As early as approximately 1858, the California Supreme Court held in Robinson v. Kellum, 6 Cal. 399, at pages 399-400 that recovery in damage cases against one instituting process can be made only if malice and lack of probable cause is proved. The principle was exhaustively treated in Vesper v. Crane Co., 1913, 165 Cal. 36, 130 P. 876, L.R.A. 1915A, 541, the leading California case on the subject, and the holding was to like effect. It is the law today. See Metzenbaum v. Metzenbaum, 1953, 121 Cal. App. 2d 64, 262 P.2d 596, at page 599 [5-6]. The sound reason for the rule is well expressed in the Vesper case, supra, 165 Cal. at pages 42-43, 130 P. at page 879, wherein the court is quoting with approval from Stewart v.
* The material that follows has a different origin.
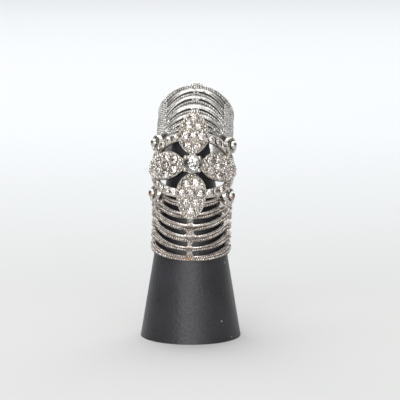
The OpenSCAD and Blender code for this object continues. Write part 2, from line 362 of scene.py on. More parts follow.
# Cages: a tube pierced by rows of curved slots, with a polished strip and a grained strip on each rib.
# Each front slot: height at the front, tilt, angle where it ends, half its centre bridge, its corner.
lowerCageForm = {
    "radius": 10.45,
    "reach": 10.15,  # how far out the metal stands inside the hinge's notch
    "frontSlots": [(13, 25.4, 45, 0.6, 0.6), (10.1, 24, 50, 0.6, 0.6), (7.15, 26.5, 55, 0.95, 1.3),
                   (4.2, 26, 63, 0.55, 0.6), (1.85, 17, 65, 0.7, 0.6)],
    "slotHeight": 1.22, "wall": 0.75,
    "turnsFrom": 60,  # angle from which the slots bend to their side heights
    "rimProfile": rimProfile,
    "rimRows": (0.24, 0.6),  # where the rows of grains run across the rim's rib
    "rubbed": (1, -6, 4),  # the second rib has no grains between these angles, beside its bridge
    "grainSink": 0.27,  # of a grain's middle below the cage's surface, clear of the roundel inside
    "grainField": None,
}
upperCageForm = {
    "radius": 9.9, "reach": 10,
    "frontSlots": [(13.6, 24, 30, 0.6, 0.5), (11.4, 34, 46, 0.6, 0.5), (8.4, 39, 44, 0.9, 0.5),
                   (4.9, 44, 51, 0.8, 0.5), (2.3, 38, 49, 0.7, 0.5)],
    "slotHeight": 0.78, "wall": 0.95, "turnsFrom": 46, "rimProfile": ribProfile,
    "rimRows": (0.1, 0.33),
    "rubbed": (0, 0, 0),  # none
    "grainSink": 0.12,
    # A sunk field at each side, darkened with grime and painted shade, with slanting rows of grains above the middle of
    # the rim's rib.
    "grainField": {"from": 51, "to": 73, "tilt": 42, "step": 0.76, "rows": (-16, 26), "rimShare": 0.5, "below": 0.3},
}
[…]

Sonneborn, 98 U.S. 187, 192, 25 L. Ed. 116, "`If * * * [otherwise] then every man who brings a suit against another, with the most firm and reasonable belief that he has a just claim, and a lawful right to resort to the courts, is responsible in damages for the consequences of his action, if he happens to fail in his suit.'" After quoting the above and more from Stewart v. Sonneborn, supra, the California Supreme Court continues in its opinion in 165 Cal. 36, at page 43, 130 P. at page 879: "`We content ourselves with reference to our own cases and the authorities referred to therein sustaining the rule that allegation and proof of both malice and want of probable cause are essential to a suit against an attachment plaintiff, without additional citation from other jurisdictions, which abundantly sustain this rule.'"

It will not be necessary to go further.